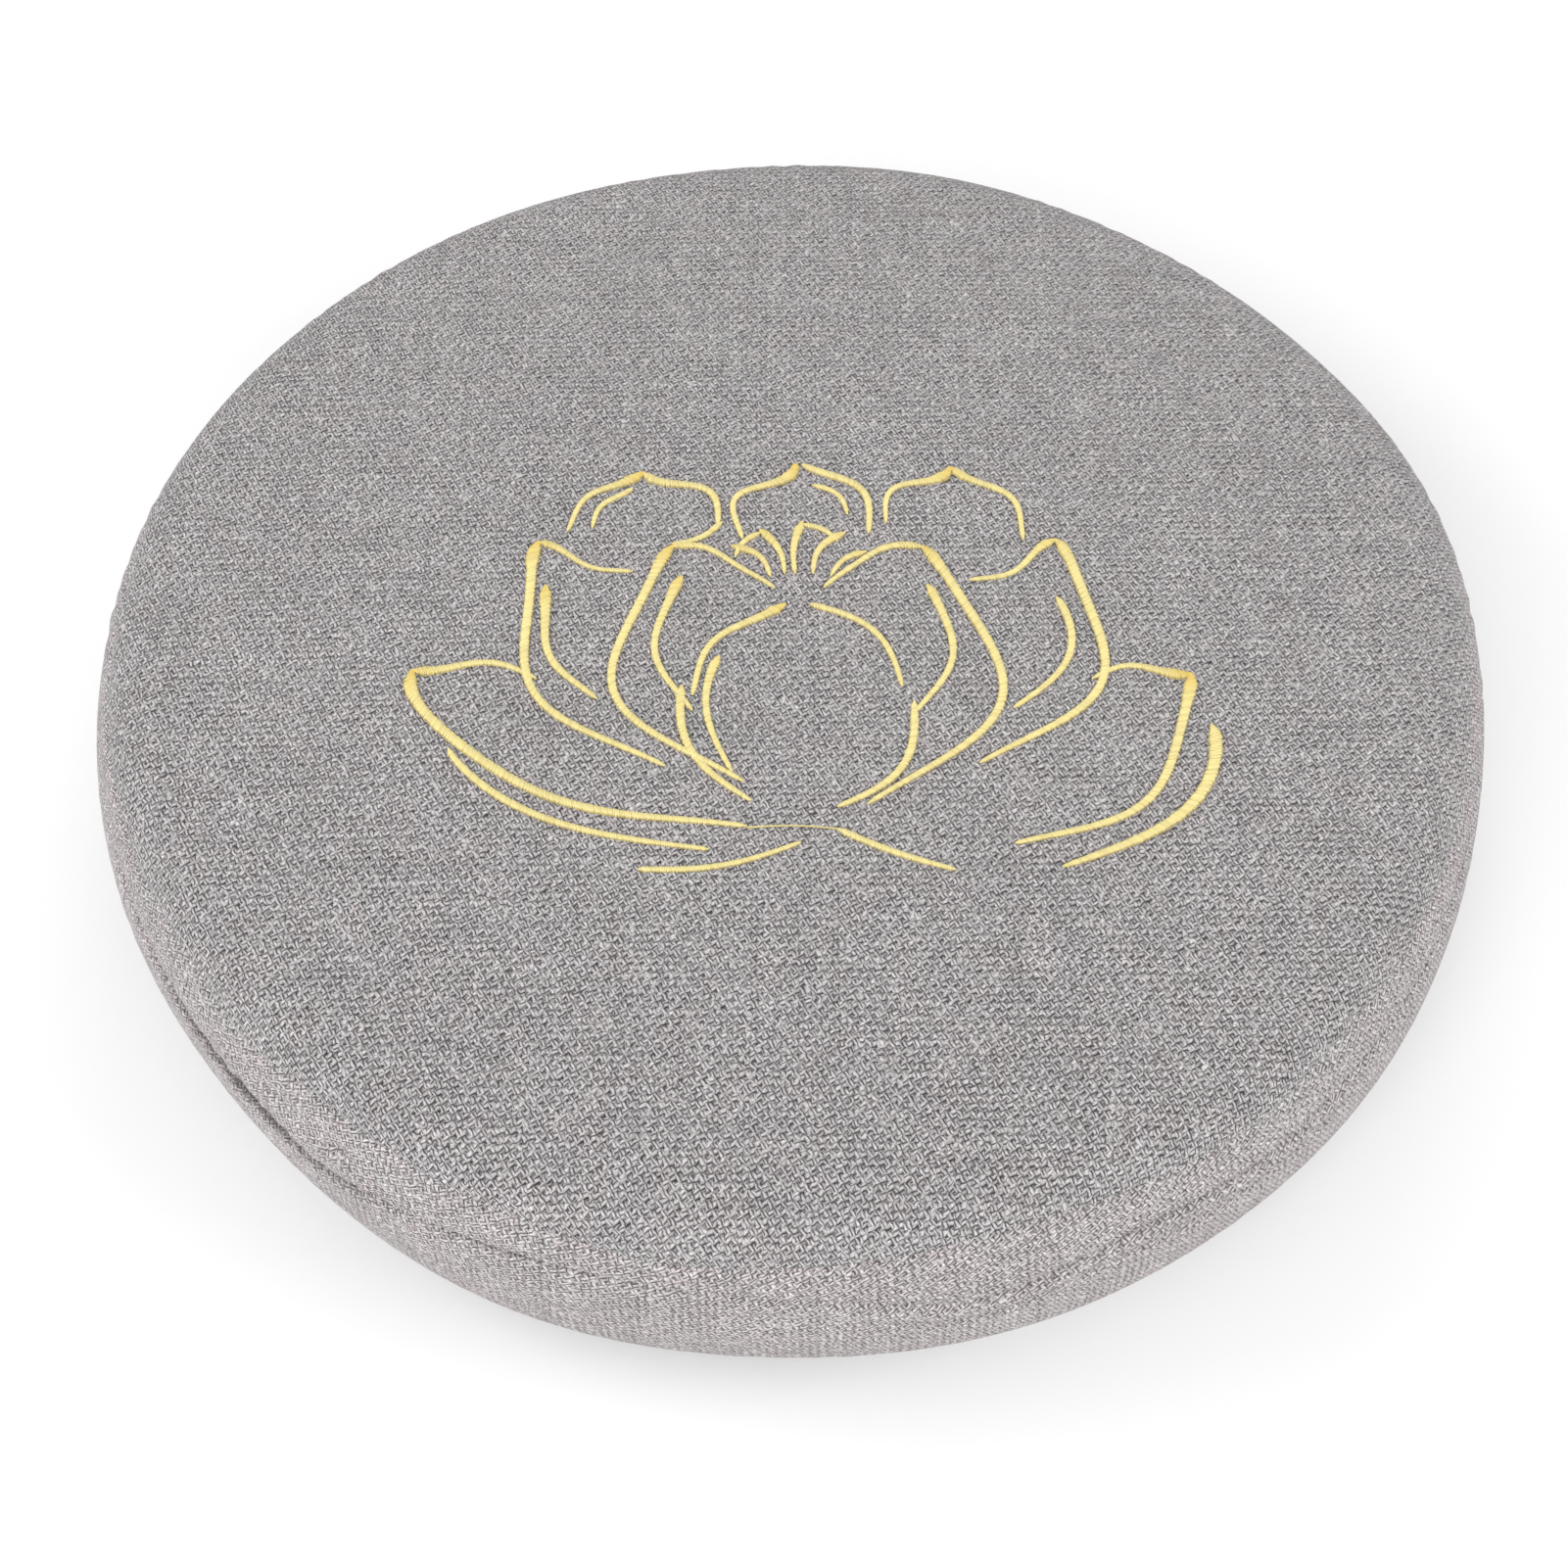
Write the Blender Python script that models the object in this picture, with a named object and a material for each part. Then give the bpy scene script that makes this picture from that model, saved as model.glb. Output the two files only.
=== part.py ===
"""A round boxed seat cushion, modelled as the filled body that it is when it lies flat.

The cover is cut as a round top panel, a narrow upper side band, a deep lower side band and a
round bottom panel. Filled, it is one soft body: an almost flat top with a low crown, a
rounded shoulder, sides that swell between three seams, and a flat foot to lie on.
"""

import math

import bmesh
import bpy

# Driving sizes, in metres.
DIAMETER = 0.400
HEIGHT = 0.080
CROWN = 0.004  # rise of the middle of the top above its rim
WIDEST_HEIGHT = 0.034  # height at which the side stands out furthest
SHOULDER_REACH = 0.022  # how far in from the side the top starts to roll over
FOOT_REACH = 0.034  # how far in from the side the flat foot ends
ROLL_POWER = 2.3  # squareness of both rolls, where 2 is a plain ellipse
RADIUS = DIAMETER / 2
RIM_HEIGHT = HEIGHT - CROWN

# Mesh steps.
AZIMUTH_STEPS = 96
TOP_RINGS = (0.35, 0.62, 0.84, 0.95)  # share of the way from the middle to the rim
SHOULDER_STEPS = 4
LOWER_BAND_STEPS = 5
FOOT_STEPS = 3

# The outline isn't a true circle. Each row adds a slow wave round it.
OUTLINE_COLUMNS = ("waves", "swell", "crest_deg")
OUTLINE_WAVES = (
    (2, 0.00045, -8),
    (3, 0.00111, 36),
    (4, 0.00027, 1),
    (5, 0.00034, 24),
    (6, 0.00060, 13),
    (7, 0.00011, 20),
    (8, 0.00027, 21),
    (9, 0.00029, 6),
)

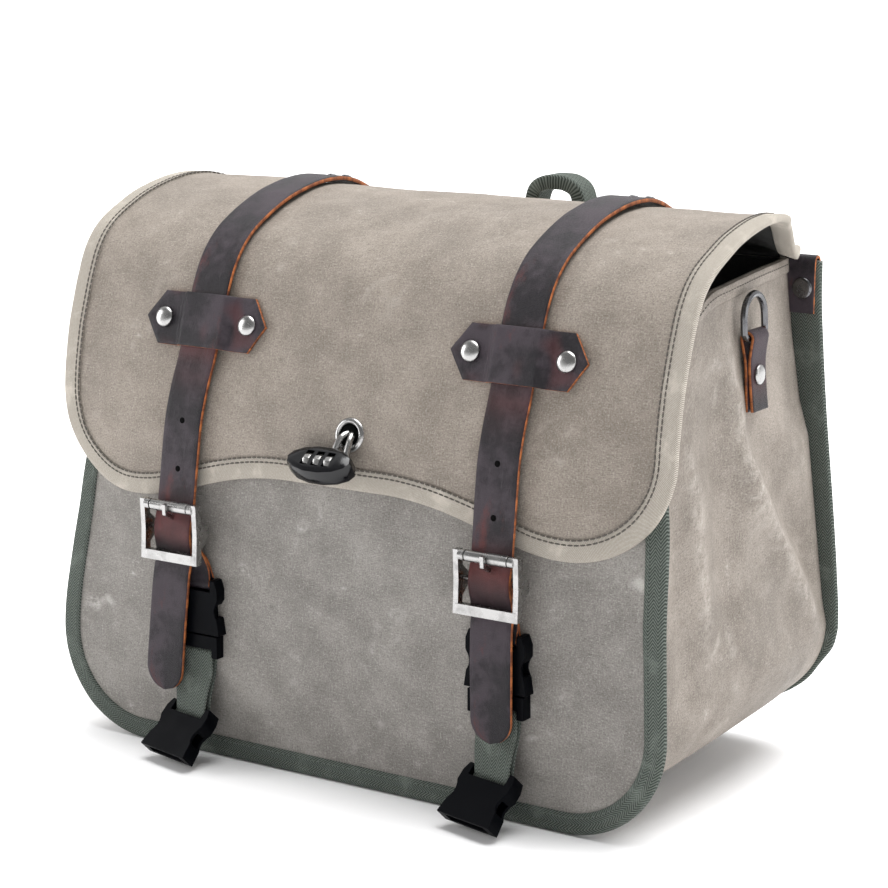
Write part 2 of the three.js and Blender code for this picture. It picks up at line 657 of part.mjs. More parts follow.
function addStrap(side) {
  place(`strap_${side.name}`, strap(side), LEATHER);
  const keeperPlace = groupAt(side.topX, KEEPER.y, KEEPER.z);
  keeperPlace.rotation.x = -KEEPER.lean;
  place(`keeper_${side.name}`, keeper(), LEATHER, keeperPlace);
  for (const [end, sign] of [["outer", side.sign], ["inner", -side.sign]]) {
    const head = groupAt(sign * KEEPER_RIVET_X, -KEEPER.leather - 2 * GAP, 0, keeperPlace);
    place(`keeper_rivet_${side.name}_${end}`, rivetHead(5.75, 3), NICKEL, head);
  }
  for (const [end, sign] of [["outer", side.sign], ["inner", -side.sign]]) {
    const head = groupAt(side.topX + sign * 5, 38, 313.1);
    head.rotation.x = -Math.PI / 2 - Math.atan2(8, 23);
    place(`strap_rivet_${side.name}_${end}`, rivetHead(3, 1.8), GUNMETAL, head);
  }
  const buckle = groupAt(side.sign * STRAP_X, BUCKLE.y, BUCKLE.z);
  place(`roller_buckle_${side.name}`, rollerBuckle(), NICKEL, buckle);
  place(`roller_${side.name}`, roller(), NICKEL, groupAt(0, 0, BUCKLE.rollerZ, buckle));
  place(`prong_${side.name}`, prong(), NICKEL, groupAt(0, BUCKLE.tongueY, 0, buckle));
}

// The chain that hangs behind a strap's tail, from the buckle's middle bar to the floor.
const CHAIN = { topY: BUCKLE.y + BUCKLE.tongueY, y: -106, socketZ: 101, plugZ: 61, lowY: -111, lowZ: 25.8 };
const LOW_YAW = THREE.MathUtils.degToRad(-13);
const LOW_TILT = THREE.MathUtils.degToRad(-45);

// The leather tab is folded round the buckle's middle bar and the socket's bar, which hangs a little to one side.
function buckleTab(shift) {
  const upper = [CHAIN.topY, BUCKLE.z];
  const lower = [CHAIN.y, CHAIN.socketZ];
  const leatherHalf = 2;
  const slope = shift / (CHAIN.socketZ - BUCKLE.z);
  const lean = new THREE.Matrix4().makeShear(0, 0, 0, 0, slope, 0);
  const straight = foldedBand(upper, lower, leatherHalf, STRAP_WIDTH - 2);
  const geometry = geometryOf(straight).translate(0, 0, -BUCKLE.z).applyMatrix4(lean).translate(0, 0, BUCKLE.z);
  return solidOf(geometry).subtract(box(4, 12, 12, 0, CHAIN.topY, BUCKLE.z + 1));
}

// The webbing twists below its middle, because the lowest socket lies askew.
function linkWeb() {
  const webHalf = 1.3;
  const upper = [CHAIN.y, CHAIN.plugZ];
  const lower = [CHAIN.lowY, CHAIN.lowZ];
  const straight = foldedBand(upper, lower, webHalf, STRAP_WIDTH);
  const turned = geometryOf(straight).translate(0, -CHAIN.lowY, 0).rotateZ(LOW_YAW).translate(0, CHAIN.lowY, 0);
  const middleZ = (CHAIN.plugZ + CHAIN.lowZ) / 2;
  const above = box(ALL, ALL, ALL, 0, 0, middleZ + ALL / 2 - 1);
  const below = box(ALL, ALL, ALL, 0, 0, middleZ - ALL / 2 + 1);
  return straight.intersect(above).add(solidOf(turned).intersect(below));
}

function addChain(side) {
  const x = side.sign * STRAP_X;
  place(`buckle_tab_${side.name}`, buckleTab(side.hangX - x), LEATHER, groupAt(x, 0, 0));
  const hang = groupAt(side.hangX, 0, 0);
  place(`tab_socket_${side.name}`, releaseSocket(), PLASTIC, groupAt(0, CHAIN.y, CHAIN.socketZ, hang));
  place(`link_plug_${side.name}`, releasePlug(), PLASTIC, groupAt(0, CHAIN.y, CHAIN.plugZ, hang));
  place(`link_web_${side.name}`, linkWeb(), GREEN_WEB, hang);
  const low = groupAt(0, CHAIN.lowY, CHAIN.lowZ, hang);
  low.rotation.set(LOW_TILT, 0, LOW_YAW, "ZXY");
  place(`lower_socket_${side.name}`, releaseSocket(), PLASTIC, low);
}

// Straps for the rack: each hangs from the back panel and carries a plug that fits a lowest socket.
const RACK = { x: 103.4, y: 108, topZ: 62, plugZ: 34 };
function rackStrap() {
  const sewn = HALF_DEPTH + GAP;
  const patch = box(STRAP_WIDTH, 3, 24, 0, sewn + 1.5, RACK.topZ + 9);
  const half = 1.3;
  const run = sheet([[RACK.y, RACK.plugZ], [sewn + 1.6, RACK.topZ]], -half, half, 0, STRAP_WIDTH);
  const eye = barX(EYE_OUTER, STRAP_WIDTH, 0, RACK.y, RACK.plugZ);
  return joined([patch, run, eye]).subtract(barX(EYE_HOLE, ALL, 0, RACK.y, RACK.plugZ));
}

function addRackStrap({ name, sign }) {
  const hang = groupAt(sign * RACK.x, 0, 0);
  place(`rack_strap_${name}`, rackStrap(), GREEN_WEB, hang);
  const plug = groupAt(0, RACK.y, RACK.plugZ, hang);
  plug.rotation.y = Math.PI;
  place(`rack_plug_${name}`, releasePlug(), PLASTIC, plug);
}

// The padlock lies face up below the eyelet, its shackle's bow in the hole.
function addPadlock() {
  const lock = groupAt(EYELET.x, EYELET.y, EYELET.z);
  place("padlock_shackle", padlockShackle(SHACKLE_WIRE), NICKEL, lock);
  place("padlock_body", padlockBody(), LOCK_BLACK, lock);
  const face = groupAt(LOCK.x, LOCK.y, LOCK.z);
  face.rotation.x = LOCK.tilt;
  for (const [i, name] of ["left", "middle", "right"].entries()) {
    const dial = groupAt((i - 1) * DIAL.pitch, DIAL.y, 0, face);
    place(`padlock_dial_${name}`, lockDial(), NICKEL, dial);
  }
}

addBody();
SIDES.forEach(addSideTrim);
addFlap();
SIDES.forEach(addStrap);
SIDES.forEach(addChain);
SIDES.forEach(addRackStrap);
addPadlock();

// The origin is the middle of the bag's footprint.
const bounds = new THREE.Box3().setFromObject(bag);
bag.position.y = -(bounds.min.y + bounds.max.y) / 2;

export default bag;
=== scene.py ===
"""The looks of a canvas pannier bag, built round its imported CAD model.

Shapes are drawn in millimetres with y counted from the middle between the two panels; placed() turns them
into the frame's metres. +X is the bag's right, +Y its back, +Z up.
"""

import json
import math

import bmesh
import bpy
import numpy as np
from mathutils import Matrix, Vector, noise

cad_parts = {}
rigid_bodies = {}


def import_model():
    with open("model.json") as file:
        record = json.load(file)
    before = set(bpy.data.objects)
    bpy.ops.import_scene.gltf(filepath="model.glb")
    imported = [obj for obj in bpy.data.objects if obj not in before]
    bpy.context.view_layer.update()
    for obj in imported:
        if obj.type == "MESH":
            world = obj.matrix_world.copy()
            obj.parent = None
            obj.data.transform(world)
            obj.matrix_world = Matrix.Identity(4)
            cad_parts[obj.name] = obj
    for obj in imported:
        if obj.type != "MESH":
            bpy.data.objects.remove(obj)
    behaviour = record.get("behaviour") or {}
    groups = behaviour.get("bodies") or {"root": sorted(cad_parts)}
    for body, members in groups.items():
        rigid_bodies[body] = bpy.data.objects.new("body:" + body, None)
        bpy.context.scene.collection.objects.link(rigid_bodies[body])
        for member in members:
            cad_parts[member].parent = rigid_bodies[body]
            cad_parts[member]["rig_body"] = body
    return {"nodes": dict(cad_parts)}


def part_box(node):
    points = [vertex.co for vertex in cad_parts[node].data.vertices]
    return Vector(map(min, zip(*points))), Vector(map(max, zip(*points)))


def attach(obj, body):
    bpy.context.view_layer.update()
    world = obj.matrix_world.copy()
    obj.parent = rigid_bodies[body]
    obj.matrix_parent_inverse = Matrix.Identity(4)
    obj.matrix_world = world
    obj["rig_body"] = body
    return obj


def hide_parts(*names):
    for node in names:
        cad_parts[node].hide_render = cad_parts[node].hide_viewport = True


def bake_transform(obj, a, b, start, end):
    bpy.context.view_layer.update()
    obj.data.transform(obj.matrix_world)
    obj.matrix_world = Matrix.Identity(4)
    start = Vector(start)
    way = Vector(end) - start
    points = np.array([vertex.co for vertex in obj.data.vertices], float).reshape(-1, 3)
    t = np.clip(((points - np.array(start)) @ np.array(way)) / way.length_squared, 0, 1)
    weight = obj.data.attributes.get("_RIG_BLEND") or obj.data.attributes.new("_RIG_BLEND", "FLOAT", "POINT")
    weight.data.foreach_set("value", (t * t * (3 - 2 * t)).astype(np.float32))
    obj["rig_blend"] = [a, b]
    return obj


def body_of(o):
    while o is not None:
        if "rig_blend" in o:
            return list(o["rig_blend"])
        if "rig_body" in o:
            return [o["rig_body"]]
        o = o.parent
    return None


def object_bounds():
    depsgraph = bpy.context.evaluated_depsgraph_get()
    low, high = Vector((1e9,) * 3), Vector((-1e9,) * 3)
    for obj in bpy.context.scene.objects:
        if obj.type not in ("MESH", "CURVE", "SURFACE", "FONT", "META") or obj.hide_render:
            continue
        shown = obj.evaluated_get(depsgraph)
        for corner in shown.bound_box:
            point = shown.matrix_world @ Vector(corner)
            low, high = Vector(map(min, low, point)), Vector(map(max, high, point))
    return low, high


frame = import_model()
CAD_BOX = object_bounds()
MM = 0.001

# ---------------------------------------------------------------- sizes

HALF_DEPTH = 100.0  # from the middle to the outer face of the front or the back panel
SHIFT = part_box("back_panel")[1][1] / MM - HALF_DEPTH  # the frame's y of the middle between the panels
HALF_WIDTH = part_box("front_binding")[1][0] / MM
CLOTH = 2.6  # canvas with its lining
CORNER = 58.0  # radius of the panels' lower corners
BINDING = 11.5  # width of the edge binding
FLANGE = 21.0  # how far the back panel's tape reaches in to meet the gusset
STRAP_WIDTH = 25.0
STRAP_THICK = 2.8
SIDES = {"left": -1, "right": 1}


def centre_of(node):
    """The middle of a CAD node's box, in the drawing's millimetres."""
    low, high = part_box(node)
    x, y, z = (low + high) / 2 / MM
    return np.array([x, y - SHIFT, z])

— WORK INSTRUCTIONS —
Search the listing for the string "Identity". Copy each line where it turns up.

— RESULT —
            obj.matrix_world = Matrix.Identity(4)
    obj.matrix_parent_inverse = Matrix.Identity(4)
    obj.matrix_world = Matrix.Identity(4)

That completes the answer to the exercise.